The largest banks will also transfer €1.7bn in non-performing loans to the country’s bad bank – exactly what price this will be at remains unclear. It is also unclear if the bad bank will require further state support. Overall, this is a huge amount of support for the largest banks in the sector. The remaining small banks will be forced to raise around €1.1bn through private sources before June 2014. If they fail, then the government may step in once again (although this will certainly involve further bail-ins).

As a result of this bank recapitalisation, Slovenia's government debt will rise to 75.6% of GDP. Not massive by standards of the eurozone crisis, but high enough that we could see upward pressure on borrowing costs, especially given the poor growth outlook for the economy. It also means that both the public and private sector in Slovenia is heavily indebted. This risks weighing on the economy, and could potentially create a downward spiral as domestic demand, investment and government spending falls.

One of the more astonishing figures (to us) is that the stress tests cost €21 million (around 0.06% of GDP) to conduct, due to fees for the consulting firms such as Oliver Wyman, Roland Berger, Ernst & Young, and Deloitte.

So far, then, Slovenia has managed to avoid the need for external aid, despite a significant overhaul of its banking sector. However, the economy remains in a fragile state, and any shocks to the system over the next six months, as the overhaul takes place, could push the economy into a wider and deeper crisis.

2 comments:

Rik said...

Hardly interested in Slovenia, but I would be very surprised if the situation would be different from the likes of Spain and Greece.
Simply whichever tests are done these never bring all the issues to the surface not even remotely.

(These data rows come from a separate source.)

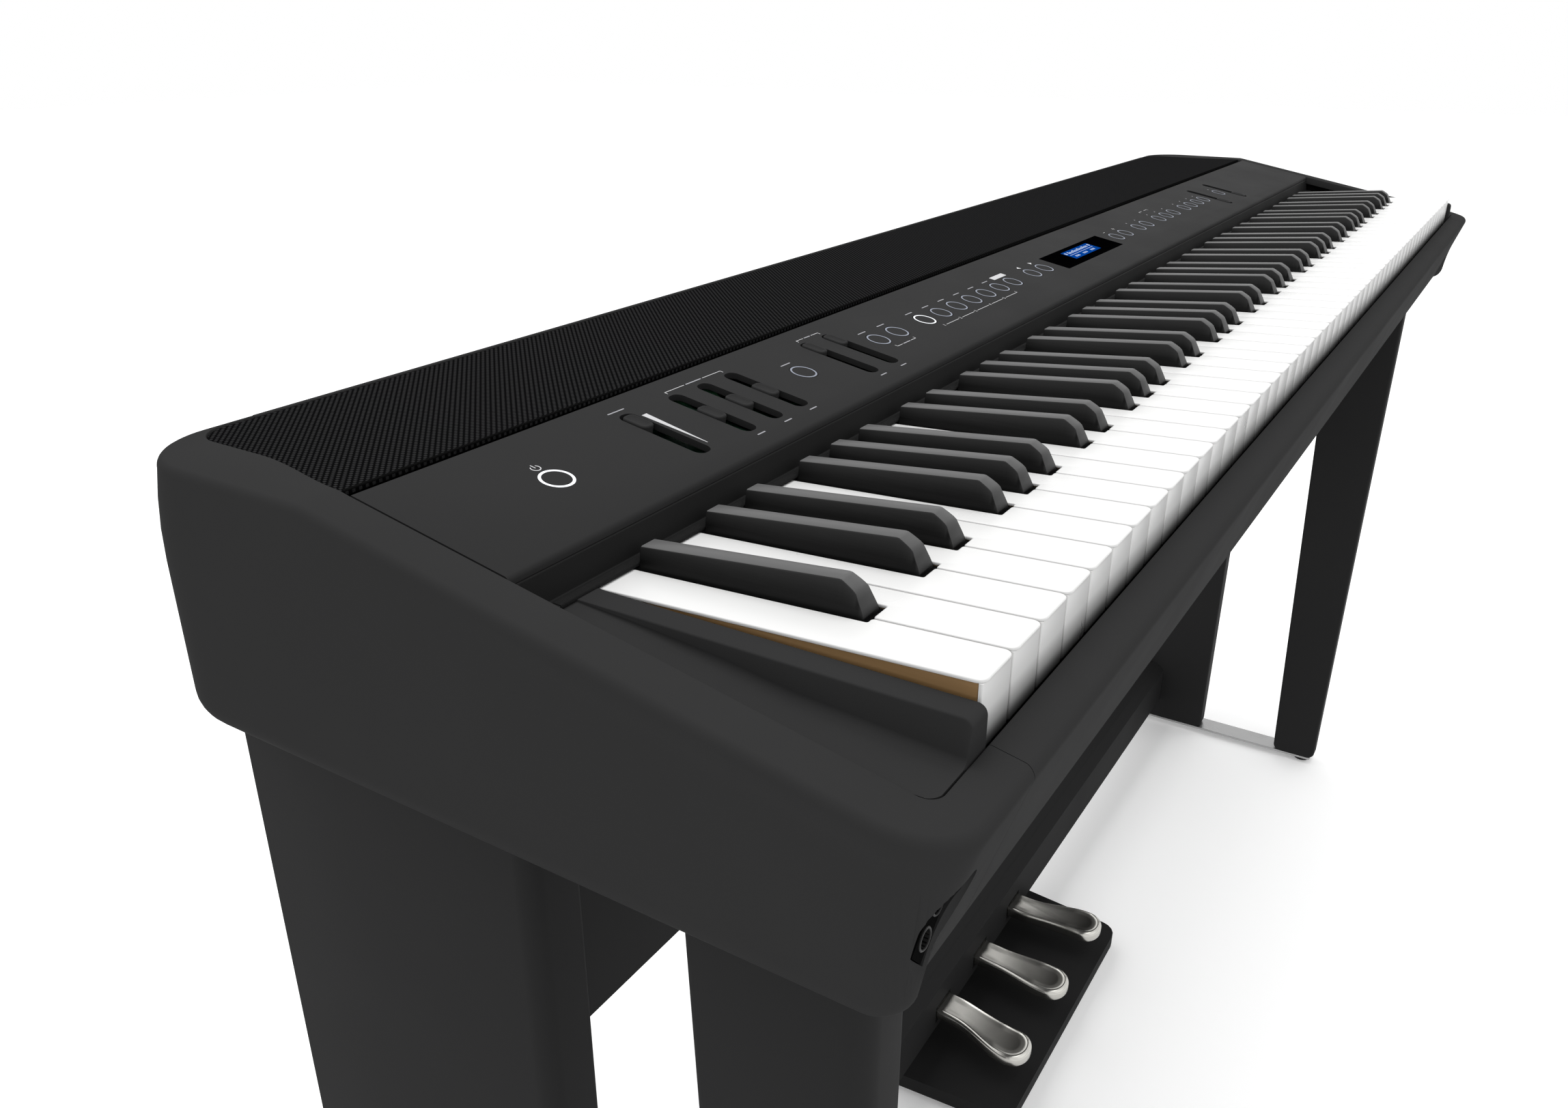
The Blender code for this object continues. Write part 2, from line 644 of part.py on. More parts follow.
def slider(name, x, y, look):
    half_x = KNOB_HALF_WIDTH
    half_y = KNOB_HALF_LENGTH
    outline = rounded([(x - half_x, y - half_y, 2.8), (x + half_x, y - half_y, 2.8),
                       (x + half_x, y + half_y, 2.8), (x - half_x, y + half_y, 2.8)], 2)
    finish(name, [panel_prism(outline, -6.5, 0.6)], look, at(x, y, panel_z(y)))


def button_group(name, places, look):
    """Round buttons; neighbours in one group stand on one carrier strip under the panel."""
    middle = (places[0] + places[-1]) / 2
    pivot = at(middle, BUTTON_Y, panel_z(BUTTON_Y))
    caps = [panel_prism(circle(x, BUTTON_Y, BUTTON_RADIUS, 12), -6.0, 0.4) for x in places]
    if len(places) == 1:
        return finish(name, caps, look, pivot)
    strip = [(places[0] - 2, BUTTON_Y - 2.5), (places[-1] + 2, BUTTON_Y - 2.5),
             (places[-1] + 2, BUTTON_Y + 2.5), (places[0] - 2, BUTTON_Y + 2.5)]
    group = finish(name, [panel_prism(strip, -7.0, -4.6)], look, pivot)
    modify(group, finish(name + "_caps", caps, look), "UNION")
    return group


# ---------------------------------------------------------------- stand
def leg(name, side, front, back_top, back_bottom, front_radius, back_radius, look):
    """Slab leg: a rounded plan outline that may narrow from the back towards the floor."""
    rings = []
    under_case = CASE_BOTTOM - GAP
    for z, back, inset in ((BAR_TOP + GAP, back_bottom, 5), (BAR_TOP + 6, back_bottom, 0),
                           (under_case, back_top, 0)):
        outline = rounded([(LEG_OUTER, front + inset, front_radius), (LEG_OUTER, back - inset, back_radius),
                           (LEG_INNER, back - inset, 3), (LEG_INNER, front + inset, 3)], 3)
        rings.append([at(side * x, y, z) for x, y in outline])
    return finish(name, [loft(rings)], look)


def make_stand(soft):
    for label, side in (("left", -1), ("right", 1)):
        leg("front_leg_" + label, side, 20.4, 96, 70.6, 11, 4, soft)
        leg("rear_leg_" + label, side, 167, 338, 338, 9, 2, soft)
        bar = rounded([(side * LEG_INNER, 24, 3), (side * LEG_OUTER, 24, 3),
                       (side * LEG_OUTER, 334, 3), (side * LEG_INNER, 334, 3)], 2)
        finish("base_bar_" + label, [prism_z(bar, BAR_BOTTOM, BAR_TOP)], (STEEL, 0.3, 1.0))
        for place, y in (("front", 36), ("rear", 322)):
            foot(f"foot_{place}_{label}", side * (LEG_INNER + 14.2), y)

    inner = LEG_INNER - GAP
    board = [(250, -330), (265, -330), (265, CASE_BOTTOM - GAP), (250, CASE_BOTTOM - GAP)]
    finish("back_board", [prism_x(board, -inner, inner)], soft)


def foot(name, x, y):
    rings = []
    for z, radius in ((FLOOR, 8.5), (FLOOR + 1.5, 10), (BAR_BOTTOM - GAP, 10)):
        rings.append([at(px, py, z) for px, py in circle(x, y, radius, 16)])
    finish(name, [loft(rings)], (RUBBER, 0.8))


def make_pedal_unit(soft):
    inner = LEG_INNER - GAP
    wall = BEAM_WALL
    front = BEAM_FRONT_Y
    profile = [(front, BEAM_BOTTOM), (front, -641.8), (235, BEAM_TOP - 0.4), (236, BEAM_TOP),
               (BEAM_BACK_Y, BEAM_TOP), (BEAM_BACK_Y, BEAM_TOP - wall), (236.5, BEAM_TOP - wall),
               (front + wall, -644), (front + wall, BEAM_BOTTOM + wall),
               (BEAM_BACK_Y, BEAM_BOTTOM + wall), (BEAM_BACK_Y, BEAM_BOTTOM)]
    beam = finish("pedal_beam", [prism_x(profile, -inner, inner)], soft)
    slots = []
    for x in (-PEDAL_SPACING, 0, PEDAL_SPACING):
        slots.append(block(x - 15.5, x + 15.5, front - 4, front + wall + 4, -680.5, -662.5))
    modify(beam, finish("pedal_slot_cutter", slots, soft), "DIFFERENCE")

    board = rounded([(-143.5, 130.5, 16), (143.5, 130.5, 16), (154, 262, 2), (-154, 262, 2)], 4)
    plate = finish("pedal_board", [prism_z(board, BAR_BOTTOM, -702)], soft)
    riser = block(-130, 130, 240, 258, -710, BEAM_BOTTOM - GAP)
    modify(plate, finish("pedal_board_riser", [riser], soft), "UNION")

    for name, side in (("pedal_left", -1), ("pedal_middle", 0), ("pedal_right", 1)):
        pedal(name, side)


def pedal(name, side):
    """Cast pedal: slim root, spoon-shaped end bowed outward on the outer two."""
    stations = ((254, 12, 12), (BEAM_FRONT_Y + 2, 13.9, 13.9), (205, 14, 14), (188, 14.4, 15.2),
                (172, 15.6, 17.6), (158, 18, 18.8), (148, 19, 19), (141, 17.5, 17.5),
                (137, 13, 13), (135, 7, 7))
    rings = []
    for y, inner_half, outer_half in stations:
        bow = 10.5 * smooth_step((215 - y) / 65)
        reach = min(max((BEAM_FRONT_Y - y) / 60, 0), 1)
        top = -665 - 3 * reach
        low = -675 - 4 * reach
        centre = side * (PEDAL_SPACING + bow)
        near = centre - inner_half
        far = centre + outer_half
        section = [(near + 2.5, low), (far - 2.5, low), (far, low + 3), (far, top - 1.5),
                   (far - 1.5, top), (near + 1.5, top), (near, top - 1.5), (near, low + 3)]
        rings.append([at(x, y, z) for x, z in section])
    finish(name, [loft(rings)], (STEEL, 0.22, 1.0), at(0, PEDAL_PIVOT_Y, PEDAL_PIVOT_Z))


def main():
    clear_scene()
    soft = (CHARCOAL, 0.55)
    make_case(soft)
    make_control_panel(soft)
    make_rear(soft)
    make_key_surround(soft)
    make_keys()
    make_controls(soft)
    make_stand(soft)
    make_pedal_unit(soft)


main()
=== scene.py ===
"""Looks of the digital piano on its stand: keys, case, panel, pedals, materials, light and camera.

Design coordinates are millimetres from the front edge of the white keys' tops, as in the
solid model: x from the middle of the keyboard, y back, z up. at() turns them into metres.
"""
import math

import bmesh
import bpy
from mathutils import Matrix, Vector


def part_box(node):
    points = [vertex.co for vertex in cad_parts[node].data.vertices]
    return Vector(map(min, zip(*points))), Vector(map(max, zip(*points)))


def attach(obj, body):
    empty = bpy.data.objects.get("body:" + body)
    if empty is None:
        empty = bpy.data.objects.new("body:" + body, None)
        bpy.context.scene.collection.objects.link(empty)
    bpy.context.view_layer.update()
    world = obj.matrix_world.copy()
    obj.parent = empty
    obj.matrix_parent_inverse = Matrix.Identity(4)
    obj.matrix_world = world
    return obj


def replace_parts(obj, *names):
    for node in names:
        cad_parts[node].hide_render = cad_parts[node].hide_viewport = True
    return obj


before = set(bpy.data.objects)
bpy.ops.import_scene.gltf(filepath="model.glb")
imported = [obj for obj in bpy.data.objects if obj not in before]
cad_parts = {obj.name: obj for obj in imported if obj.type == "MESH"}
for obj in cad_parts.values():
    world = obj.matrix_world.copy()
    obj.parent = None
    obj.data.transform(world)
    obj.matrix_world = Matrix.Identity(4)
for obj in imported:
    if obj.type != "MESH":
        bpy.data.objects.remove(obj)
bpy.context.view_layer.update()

MM = 0.001
CREASE = 38                                     # degrees above which an edge is shaded sharp
ROOT = "case_and_stand"
KEY_LOW, KEY_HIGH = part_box("key_a0")
KEY_GAP = 0.5                                   # from a key's edge to its share of the keyboard
HALF_KEYS = -KEY_LOW.x / MM + KEY_GAP           # half of the keyboard's width
FRONT_EDGE_Y = KEY_LOW.y - 0.0003               # where the white keys' front edge would be
KEY_TOP_Z = KEY_HIGH.z
WHITE_PITCH = HALF_KEYS * 2 / 52
OCTAVE = WHITE_PITCH * 7

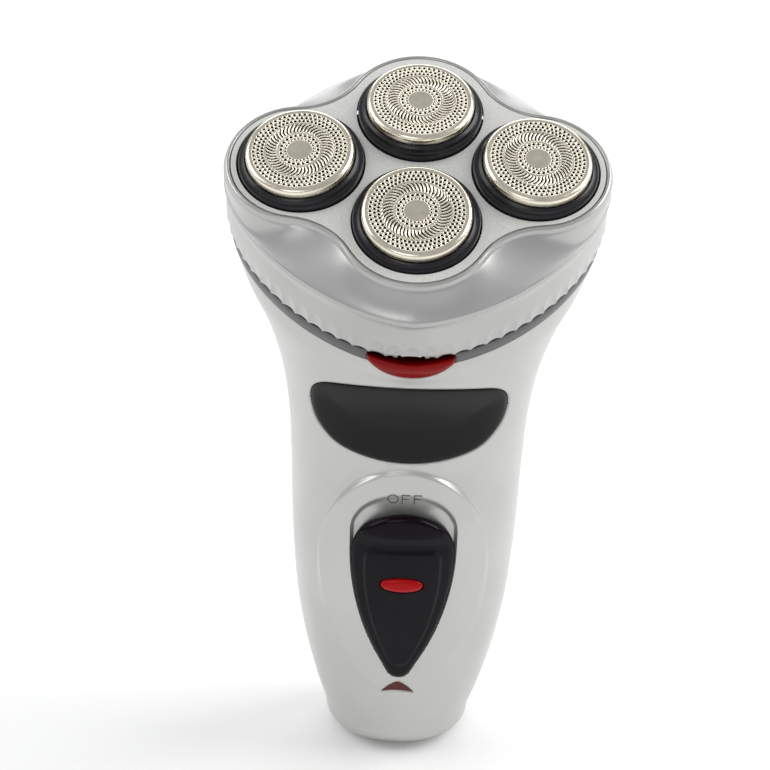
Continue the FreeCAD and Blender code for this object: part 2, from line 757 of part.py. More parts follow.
def make_spindle_heads():
    profile = [(1.95, -16.5), (2.6, -16.5), (2.6, -9.4), (1.5, -8.4), (1.5, -6.9), (0, -6.9)]
    profile += [(0, -9.5), (1.95, -9.5)]
    for side in SIDES:
        frame = spindle_frame(side)
        cap = revolved(f"SpindleCap{side}", profile, frame)
        wings = block(f"Wings{side}", 6.4, 1.2, 1.8, lower(frame, -7.2))
        node(fuse(f"SpindleHead{side}", [cap, wings]), f"spindle_head_{side}")
        spring = coil(f"SpindleSpring{side}", 1.3, 0.2, 2.5, 3, lower(frame, -12.3))
        node(spring, f"spindle_spring_{side}")


def make_gear_box():
    frame = head_frame()
    deck = (36.9, 26.8, 30.6, 1.75)
    floor, top = -25.2, -20.2
    rim = Part.makeLoft([head_wire(deck, floor), head_wire(deck, top)], True, True)
    room = tuple(amount - 1.0 for amount in deck[:3]) + (1.75,)
    pocket = Part.makeLoft([head_wire(room, floor - 1), head_wire(room, top - 1.2)], True, True)
    cover = rim.cut(pocket)
    wide = (36.5, 33.9, 31.3, 1.75)
    plate = Part.makeLoft([head_wire(wide, -26.4), head_wire(wide, floor)], True, True)
    plate = plate.cut(round_solid(3.1, -28, -24))
    plate = plate.cut(Part.makeBox(6.4, 10, 4, Vector(-3.2, -39.4, -28)))
    plate = plate.cut(Part.makeBox(21.0, 10, 4, Vector(-10.5, -41.0, -28)))
    axles = []
    spots = [(spindle_frame(side).Base, -13.0) for side in SIDES]
    idler_reach = size("(pinion_teeth + idler_teeth) * gear_module / 2")
    for sign in (-1, 1):
        spots.append((lower(frame, 0, sign * idler_reach).Base, -21.6))
    for base, high in spots:
        local = frame.inverse().multVec(base)
        axle = round_solid(size("axle_radius"), -26.4, high, local.x, local.y)
        plate = plate.cut(axle)
        axles.append(axle)
        if high > top:
            cover = cover.cut(round_solid(2.3, -22, -19, local.x, local.y))
    node(feature("GearCover", cover, frame), "gear_cover")
    node(feature("GearPlate", plate, frame), "gear_plate")
    node(feature("Axles", Part.makeCompound(axles), frame), "gear_axles")
    seal_sizes = (37.9, 27.6, 31.6, 1.75)
    seal = Part.makeLoft([head_wire(seal_sizes, -22.4), head_wire(seal_sizes, -21.7)], True, True)
    node(feature("Seal", seal.cut(rim), frame), "deck_seal")


# ---------------------------------------------------------------- the head

# Half-width, reach to the front and back, roundness at the front and at the back.
BEAD = (41.4, 36.8, 35.9, 1.62, 1.45)
SKIRT = (41.3, 37.3, 35.6, 1.65, 1.7)


def shrink(sizes, amount):
    return tuple(value - amount for value in sizes[:3]) + sizes[3:]


def make_head_frame(plate_blocks):
    outer = Part.makeLoft([
        blend_wire(0.3, BEAD, 0.0, -4.0),
        blend_wire(1.1, BEAD, 0.0, -4.9),
        blend_wire(1.6, BEAD, 0.42, -7.2),
        blend_wire(1.6, BEAD, 0.88, -9.6),
        blend_wire(1.6, BEAD, 1.0, -10.5),
        blend_wire(1.6, shrink(BEAD, 0.4), 1.0, -12.0),
        blend_wire(1.6, SKIRT, 1.0, size("skirt_low")),
    ], True, True)
    inner = Part.makeLoft([
        blend_wire(-1.2, BEAD, 0.0, -5.2),
        blend_wire(0.0, shrink(BEAD, 1.6), 0.42, -7.6),
        blend_wire(0.0, shrink(BEAD, 1.6), 1.0, -10.6),
        blend_wire(0.0, shrink(SKIRT, 1.5), 1.0, size("skirt_low") - 0.5),
    ], True, True)
    seat = Part.makeLoft([blend_wire(0.0, BEAD, 0.0, -5.65), blend_wire(0.0, BEAD, 0.0, -3)], True, True)
    frame = outer.cut(inner).cut(seat)
    back, down = size("hinge_back"), size("hinge_down")
    for side in (-1, 1):
        frame = frame.cut(Part.makeBox(3.8, 12, 12, Vector(side * 8.6 - 1.9, 30, -31.8)))
    knuckle = Part.makeCylinder(size("knuckle_radius"), 13.0, Vector(-6.5, back, down), AXIS_X)
    web = Part.makeBox(13.0, back - 33.8, 3.2, Vector(-6.5, 33.8, down))
    bore = size("hinge_radius") + size("running_gap")
    pin_hole = Part.makeCylinder(bore, 20, Vector(-10, back, down), AXIS_X)
    catch = Part.makeBox(7.0, 6.0, 1.0, Vector(-3.5, -37.0, -21.0))
    frame = frame.fuse(knuckle).fuse(web).fuse(catch.common(outer)).cut(pin_hole)
    for saddle in plate_blocks:
        frame = frame.cut(saddle)
    node(feature("HeadFrame", frame, head_frame()), "head_frame")


def local_unit(side):
    """The cutter's frame, seen from the head's own frame."""
    return head_frame().inverse() * unit_frame(side)


def saddles():
    """Small blocks under the face plate that hold the bezels' trunnions."""
    blocks = []
    for side in SIDES:
        for sign in (-1, 1):
            middle = 14.15
            piece = Part.makeBox(3.0, 0.8, 2.4, Vector(-1.5, sign * middle - 0.4, -7.6))
            hole = Part.makeCylinder(
                0.7 + size("running_gap"), 3, Vector(0, sign * middle - 1.5, -size("pivot_depth")), AXIS_Y
            )
            piece = piece.cut(hole)
            piece.Placement = local_unit(side)
            blocks.append(piece)
    return blocks


def make_face_plate(blocks):
    plate = Part.makeLoft(
        [blend_wire(-0.15, BEAD, 0.0, -5.6), blend_wire(-0.15, BEAD, 0.0, -4.0)], True, True
    )
    for piece in blocks:
        plate = plate.fuse(piece)
    for side in SIDES:
        hole = round_solid(size("bezel_radius") + 0.35, -12, 4)
        hole.Placement = local_unit(side)
        plate = plate.cut(hole)
    node(feature("FacePlate", plate, head_frame()), "face_plate")


def make_retainer():
    frame = head_frame()
    low, high = -11.6, -10.4
    plate = Part.makeLoft([blend_wire(-2.4, BEAD, 0.0, low), blend_wire(-2.4, BEAD, 0.0, high)], True, True)
    for side in (-1, 1):
        plate = plate.fuse(Part.makeBox(3.2, 4.4, high - low, Vector(side * 37.4 - 1.6, -2.2, low)))
    for side in SIDES:
        hole = round_solid(6.6, -20, 0)
        hole.Placement = local_unit(side)
        plate = plate.cut(hole)
    plate = plate.cut(round_solid(1.55, low - 1, high + 1))
    node(feature("Retainer", plate, frame), "cutter_retainer")
    profile = [(0, -9.8), (2.4, -9.8), (2.4, -10.3), (1.5, -10.3), (1.5, -11.7), (4.2, -11.7)]
    profile += [(4.2, -13.4), (0, -13.4)]
    hub = revolved("KnobHub", profile, frame)
    grip = block("KnobGrip", 8.0, 1.8, 2.4, lower(frame, -15.6))
    node(fuse("Knob", [hub, grip]), "retainer_knob")


def make_cutter_units():
    ring = [
        (11.62, -2.0), (12.4, -2.45), (12.55, -2.95), (13.1, -3.05), ("bezel_radius", -3.5),
        ("bezel_radius", -7.4), (12.5, -7.4), (12.5, -3.6), (11.62, -3.6),
    ]
    inside = "cap_radius - cap_wall"
    cap = [
        (0, 0), ("cap_radius - 0.6", 0), ("cap_radius", -0.6), ("cap_radius", -3.75),
        (12.2, -3.75), (12.2, -4.15), (inside, -4.15), (inside, -0.7),
        (inside + " - 0.35", "-cap_wall"), (0, "-cap_wall"),
    ]
    hub = [(4.2, -6.6), (5.4, -6.6), (5.4, -3.0), (9.8, -3.0), (9.8, -2.4), (0, -2.4), (0, -3.0), (4.2, -3.0)]
    for side in SIDES:
        frame = unit_frame(side)
        bezel = revolved(f"Ring{side}", ring, frame)
        stubs = []
        for sign in (-1, 1):
            turn = Rotation(AXIS_X, -90)
            spot = lower(frame, -size("pivot_depth"), 0, sign * 13.65 - 0.65, turn)
            stubs.append(cylinder(f"Stub{side}{sign + 1}", 0.7, 1.3, spot))
        node(fuse(f"Bezel{side}", [bezel] + stubs), f"bezel_{side}")

        guard = revolved(f"Guard{side}", cap, frame)
        slot = [(4.8, -0.22), (7.2, -0.22), (7.2, 0.22), (4.8, 0.22)]
        ring_of_gaps(guard, f"GuardSlot{side}", slot, 36)
        node(guard, f"guard_{side}")

        upright = frame * Placement(Vector(), Rotation(AXIS_Z, -SIDES[side]))
        cutter = revolved(f"Cutter{side}", hub, upright)
        lug = [(-0.45, 2.4), (0.45, 2.4), (0.45, 4.4), (-0.45, 4.4)]
        pattern(cutter, f"Lugs{side}", raised_pad(cutter, f"Lug{side}", lug, -6.4, 3.6), 2)
        blade = [(5.2, -0.25), (9.6, -0.25), (9.6, 0.25), (5.2, 0.25)]
        pattern(cutter, f"Blades{side}", raised_pad(cutter, f"Blade{side}", blade, -2.5, 2.05), 15)
        node(cutter, f"cutter_{side}")


# ---------------------------------------------------------------- the whole shaver


def check():
    doc.recompute()
    for item in doc.Objects:
        if "Invalid" in item.State or "Error" in item.State:
            raise RuntimeError(f"{item.Name} failed: {item.State}")
    labels = [item.Label for item in nodes]
    if len(set(labels)) != len(labels):
        raise RuntimeError("two pieces have one name")
    for item in nodes:
        if item.Shape.isNull() or not item.Shape.isValid() or not item.Shape.Solids:
            raise RuntimeError(f"{item.Label} has no valid solid")


def export():
    os.makedirs("parts", exist_ok=True)
    for item in nodes:
        item.Shape.exportStep(f"parts/{item.Label}.step")
        print(f"{item.Label}: {len(item.Shape.Solids)} solid(s), {item.Shape.Volume:.1f} mm3")
    print(len(nodes), "pieces")


def make_shaver():
    fill_sheet()
    outer, inner = skin(0.0), hollow()
    make_shells(outer, inner)
    make_neck_ring(inner)
    make_front_trim(outer)
    make_switch()
    make_release_button()
    make_inlet()
    make_chassis()
    make_power()
    make_electronics()
    make_motor()
    make_gears()
    make_spindle_heads()
    make_gear_box()
    blocks = saddles()
    make_face_plate(blocks)
    make_head_frame(blocks)
    make_retainer()
    make_cutter_units()
    check()
    export()


make_shaver()
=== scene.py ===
import json
import math

import bpy
import numpy as np
from mathutils import Matrix, Vector


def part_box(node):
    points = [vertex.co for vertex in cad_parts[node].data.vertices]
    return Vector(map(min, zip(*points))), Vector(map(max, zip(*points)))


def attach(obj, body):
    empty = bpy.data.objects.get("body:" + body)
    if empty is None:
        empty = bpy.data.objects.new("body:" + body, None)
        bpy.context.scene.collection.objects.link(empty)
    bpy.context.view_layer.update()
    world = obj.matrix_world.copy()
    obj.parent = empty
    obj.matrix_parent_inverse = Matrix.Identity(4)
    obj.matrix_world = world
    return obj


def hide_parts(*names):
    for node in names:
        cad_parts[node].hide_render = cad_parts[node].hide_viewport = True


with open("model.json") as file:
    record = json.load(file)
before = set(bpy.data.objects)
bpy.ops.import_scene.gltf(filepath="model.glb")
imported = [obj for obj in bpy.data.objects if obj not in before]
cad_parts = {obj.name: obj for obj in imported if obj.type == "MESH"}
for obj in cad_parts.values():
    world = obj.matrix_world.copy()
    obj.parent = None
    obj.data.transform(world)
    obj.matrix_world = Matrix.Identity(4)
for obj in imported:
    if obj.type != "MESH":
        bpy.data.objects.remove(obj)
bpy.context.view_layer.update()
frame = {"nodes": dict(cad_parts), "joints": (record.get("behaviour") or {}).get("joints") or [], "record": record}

# Shapes are written in millimetres and turned into metres when a mesh is made.
MM = 0.001
JOINTS = {joint["name"]: joint for joint in frame["joints"]}
SIDES = {"front": -90.0, "right": 0.0, "back": 90.0, "left": 180.0}

# ------------------------------ frames


def millimetres(position):
    return np.array(position, float) / MM


def unit(vector):
    vector = np.array(vector, float)
    return vector / np.linalg.norm(vector)


class Frame:
    """An origin in millimetres with three axes: takes local points to the row frame."""

    def __init__(self, origin, x_axis, z_axis):
        z = unit(z_axis)
        y = unit(np.cross(z, x_axis))
        self.origin = np.array(origin, float)
        self.axes = np.array([np.cross(y, z), y, z])

    def place(self, points):
        return self.origin + np.asarray(points, float) @ self.axes

    def part(self, points, faces):
        return self.place(points), faces


MOTOR = JOINTS["motor_spin"]
HEAD = Frame(millimetres(MOTOR["pos_m"]), (1, 0, 0), MOTOR["axis"])
UNITS = {}
for _side in SIDES:
    _spin, _tilt = JOINTS[f"cutter_{_side}_spin"], JOINTS[f"bezel_{_side}_tilt"]
    _outward = np.cross(unit(_tilt["axis"]), unit(_spin["axis"]))
    UNITS[_side] = Frame(millimetres(_spin["pos_m"]), _outward, _spin["axis"])
REACH = {side: np.linalg.norm(UNITS[side].origin - HEAD.origin) for side in SIDES}

# ------------------------------ materials


def link_noise(tree, scale, detail=3.0, stretch=(1.0, 1.0, 1.0)):
    """Noise in the object's own coordinates; scale is grains per metre."""
    place = tree.nodes.new("ShaderNodeTexCoord")
    mapping = tree.nodes.new("ShaderNodeMapping")
    mapping.inputs["Scale"].default_value = stretch
    noise = tree.nodes.new("ShaderNodeTexNoise")
    noise.inputs["Scale"].default_value = scale
    noise.inputs["Detail"].default_value = detail
    tree.links.new(place.outputs["Object"], mapping.inputs["Vector"])
    tree.links.new(mapping.outputs["Vector"], noise.inputs["Vector"])
    return noise.outputs["Fac"]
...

Always by using the same 'technique', summarised dodgy bookkeeping. Not taking losses when sound bookkeeping principles would demand so, but moving to legal rules that allow a lot more 'flexibility' (dodgyness if you like).

This only works however for a relatively short time. Basically usually in a few years time at the most Cash Flow will simply show the skeletons. Money doesnot come in that according to the BS should be coming in and/or things have to be paid for which there is no provision or alike.
If no real profits are there to pay for that at that point you have a problem.

Basically what this does is only buying time. Not more not less. And sometimes it works. Usually when the dip is not too big and takes too long and followed by a profitable period.
Which is exactly the problem here, the end of the dip is realistically speaking not in sight. And even if it would be it is highly uncertain if dip would be replaced by basically positive CF to be used to pay for (hide if you like) the creative bookkeeping in the earlier dip.

Simply doesnot seem to be in place in places like Spain (where half the business loans are to companies that not even have sufficient CF to pay the interest on those loans). Meaning provisions in banks are way too low and there is no way that sufficient investments will be made to make the turn. A deadly mix.
And as said it would be a complete surprise if this would be different in Slovenia.

The only things you have done are buying some time but at the same time tying relatively healthy sectors to zombies. And as now these relatively healthy sectors look in no way strong enough to carry the extra weight simply endanger them as well.

My guess is that the local capos simply are more likely wanting to avoid people looking over their shoulder than doing the right things (by themselves).

Jesper said...

The QA had a section about accountability. It will be interesting to see what comes out of that. There was nothing there about protection for whistleblowers. If Slovenian authorities do like the authorities did in Ireland, threaten whistleblowers with prosecution, then I'd expect Slovenia to get the kind of accountability the Irish got - none.

Only way to break a code of silence is to offer deals for people willing to talk. Will such deals be offered or will authorities help enforce the code of silence by threatening to prosecute people who come forward?